Release Date: 10/23/2000
Contact Information: Peyton Fleming, EPA Press Office (617-918-1008)

BOSTON - The U.S. Environmental Protection Agency and the New Hampshire Department of Environmental Services announced plans to demolish the former Fletcher's Paint Works building located in Milford, New Hampshire. EPA will undertake an estimated $500,000 cleanup early this winter. The building sits on the Elm Street portion of the Fletcher's Paint Works and Storage Facility Superfund Site.

"Demolition of the building is the first step in EPA's overall cleanup plan for the site," said Mindy S. Lubber, the EPA's New England administrator. "Our decision to move forward with this piece of the cleanup is heightened by the fact that within a few hundred feet of this unsafe building are three elementary schools and it's abutting sidewalk is heavily trafficked by children going to and from school."

The demolition work includes fencing to secure the entire area, clearing of trees on the property, demolition of the building and off-site disposal of the debris, removal of two oil tanks located in the building and two underground storage tanks located under the abutting sidewalk, and a temporary capping restoration of the area.

EPA and the Army Corps of Engineers recently toured the former facility and determined that because of numerous cracks in the walls, the potential presence of asbestos material, combined with flat roofs, no heat and obvious leaks, there is a high potential for the dilapidated building to collapse.
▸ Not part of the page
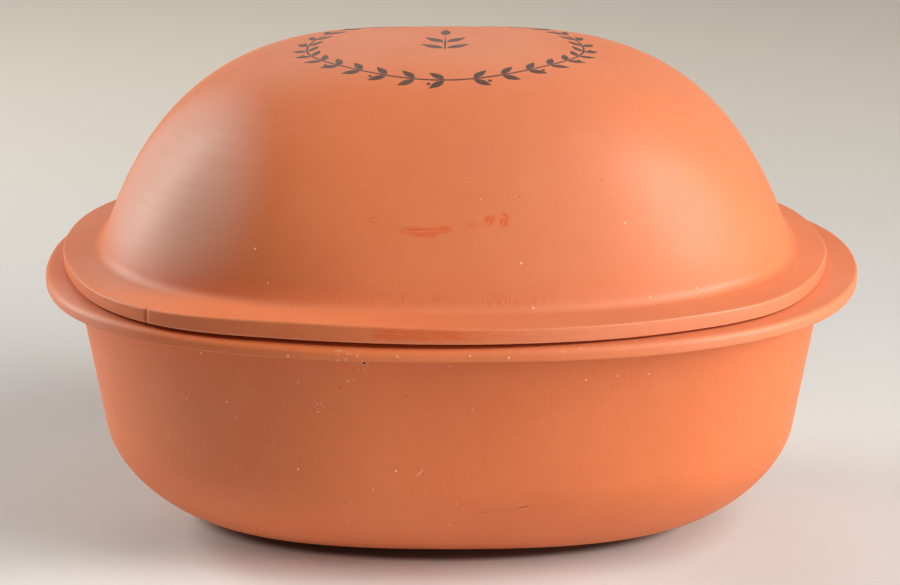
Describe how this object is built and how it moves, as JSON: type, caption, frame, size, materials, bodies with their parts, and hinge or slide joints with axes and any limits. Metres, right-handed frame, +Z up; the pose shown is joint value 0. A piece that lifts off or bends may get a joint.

The overall cleanup plan, outlined in the 1998 Record of Decision for the site will also include the excavation and treatment of PCB contaminated soils at both the Fletcher Elm and Mill Street locations, excavation and disposal of VOC contaminated soils, removal of several large underground storage tanks at the Elm Street property, and construction of an asphalt cap to keep water from moving through contaminated soil and contributing to the groundwater problem. In addition, contaminated groundwater will be monitored until cleanup levels are met in the future.
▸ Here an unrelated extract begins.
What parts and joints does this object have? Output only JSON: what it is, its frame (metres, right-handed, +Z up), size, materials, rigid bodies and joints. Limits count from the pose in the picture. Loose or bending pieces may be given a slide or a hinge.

The Fletcher's Paint Site was placed on the EPA's National Priorities List in 1989, making it eligible for federal funding to address PCB contamination at the site. So far, previous actions taken at the site include the removal of 893 drums and placement of a temporary cover over highly contaminated soils the demolition and disposal of the former storage shed and its contents. In addition, in 1995 EPA ordered General Electric to excavate and dispose of PCB contaminated soils located on residential properties across from the Mill Street Site. In 1997, GE voluntarily removed PCB contaminated soils from in front of the Elm Street cemetery.

The site is the former location of the Fletcher's Paint Works which manufactured and sold water-based latex paints and organic chemical-based solvent paints from 1949 to 1991 at it's Elm Street location. The Fletcher's Paint Storage area on Mill Street, consisted of a wooden storage building that housed pigments used to produce paints.